As Allen Countians look ahead and consider approval of a quarter-cent countywide sales tax to help pay for a new hospital, a 1949 bill from Iola’s first hospital, St. John’s, shows how much healthcare economics have changed.
Marie Miller of Chanute permitted a peek back in time when she sent the Register a bill she had saved from the hospital that year.
Total cost for an emergency appendectomy and an eight-day stay was $72.70. Dr. Randal Weed, Humboldt, charged $100 to perform surgery, which Miller said was rather involved because of complications.
She suffered the attack the night of July 22 as she was doing up her hair.
A sharp pain produced an equally sharp scream which got her husband, Everett, hopping.
The Millers opted for the Iola hospital over Chanute’s Johnson Clinic, but not before a stop at police headquarters where Everett told officers of his wife’s condition and that he was headed for St.
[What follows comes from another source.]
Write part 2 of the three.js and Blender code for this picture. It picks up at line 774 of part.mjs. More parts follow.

John’s as fast as his car would run.
“Don’t try to stop me,” he told officers.
At the hospital Miller’s problem was quickly diagnosed and resolved.
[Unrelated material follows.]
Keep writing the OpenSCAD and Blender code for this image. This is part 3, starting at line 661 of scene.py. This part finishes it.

A breakdown of the bill St. John’s issued was: $48 for room and care for eight days; $12.50 for use of the operating room; $4.75 for laboratory work; $3 for dressings; $4.25 for medicines; 20 cents for laundry.
For comparison’s sake, the daily rate for a room at Allen County Hospital today is $906.
When Miller was well enough to be dismissed, a Chanute ambulance was called to take her home. The charge? Not a penny.
“They did things that way back then,” said Miller, who will celebrate her 86th birthday in October. Everett Miller died in 1993.